▶ _AIM OF THE EXERCISE_
Repeat the whole listing exactly as written.

## begin

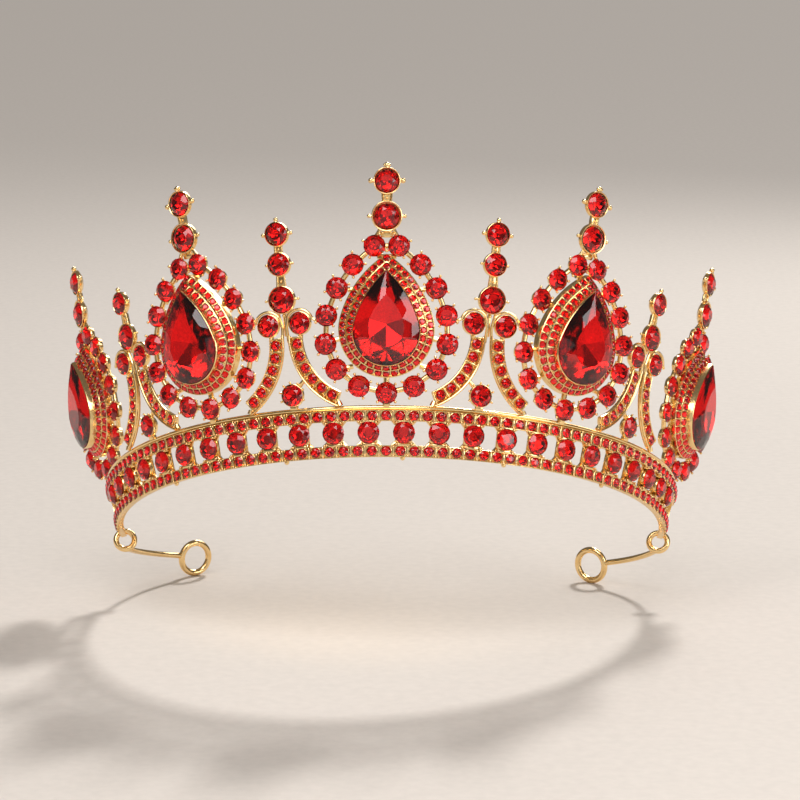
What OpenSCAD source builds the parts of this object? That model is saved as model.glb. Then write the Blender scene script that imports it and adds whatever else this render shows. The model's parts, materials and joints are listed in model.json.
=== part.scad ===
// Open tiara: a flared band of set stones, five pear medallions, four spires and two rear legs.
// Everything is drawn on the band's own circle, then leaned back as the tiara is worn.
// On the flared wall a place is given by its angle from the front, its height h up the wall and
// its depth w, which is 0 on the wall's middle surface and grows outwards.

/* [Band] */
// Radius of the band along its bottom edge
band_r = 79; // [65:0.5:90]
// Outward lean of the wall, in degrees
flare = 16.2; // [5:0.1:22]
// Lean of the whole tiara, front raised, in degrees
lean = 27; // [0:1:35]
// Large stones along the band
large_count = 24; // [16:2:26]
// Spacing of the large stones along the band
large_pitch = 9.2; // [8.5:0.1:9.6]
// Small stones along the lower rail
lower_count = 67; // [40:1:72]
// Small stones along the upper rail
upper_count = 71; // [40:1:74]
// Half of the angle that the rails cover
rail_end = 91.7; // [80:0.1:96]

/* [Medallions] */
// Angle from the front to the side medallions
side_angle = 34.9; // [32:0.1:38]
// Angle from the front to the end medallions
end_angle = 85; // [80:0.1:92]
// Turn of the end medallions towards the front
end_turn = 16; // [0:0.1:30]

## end

▶ _RESPONSE BELOW_
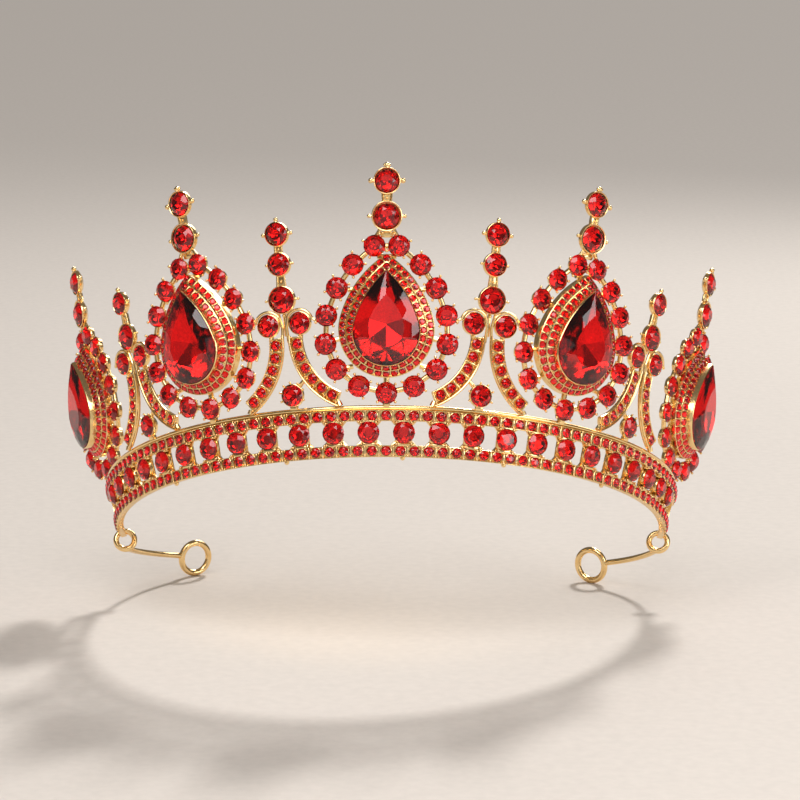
What OpenSCAD source builds the parts of this object? That model is saved as model.glb. Then write the Blender scene script that imports it and adds whatever else this render shows. The model's parts, materials and joints are listed in model.json.
=== part.scad ===
// Open tiara: a flared band of set stones, five pear medallions, four spires and two rear legs.
// Everything is drawn on the band's own circle, then leaned back as the tiara is worn.
// On the flared wall a place is given by its angle from the front, its height h up the wall and
// its depth w, which is 0 on the wall's middle surface and grows outwards.

/* [Band] */
// Radius of the band along its bottom edge
band_r = 79; // [65:0.5:90]
// Outward lean of the wall, in degrees
flare = 16.2; // [5:0.1:22]
// Lean of the whole tiara, front raised, in degrees
lean = 27; // [0:1:35]
// Large stones along the band
large_count = 24; // [16:2:26]
// Spacing of the large stones along the band
large_pitch = 9.2; // [8.5:0.1:9.6]
// Small stones along the lower rail
lower_count = 67; // [40:1:72]
// Small stones along the upper rail
upper_count = 71; // [40:1:74]
// Half of the angle that the rails cover
rail_end = 91.7; // [80:0.1:96]

/* [Medallions] */
// Angle from the front to the side medallions
side_angle = 34.9; // [32:0.1:38]
// Angle from the front to the end medallions
end_angle = 85; // [80:0.1:92]
// Turn of the end medallions towards the front
end_turn = 16; // [0:0.1:30]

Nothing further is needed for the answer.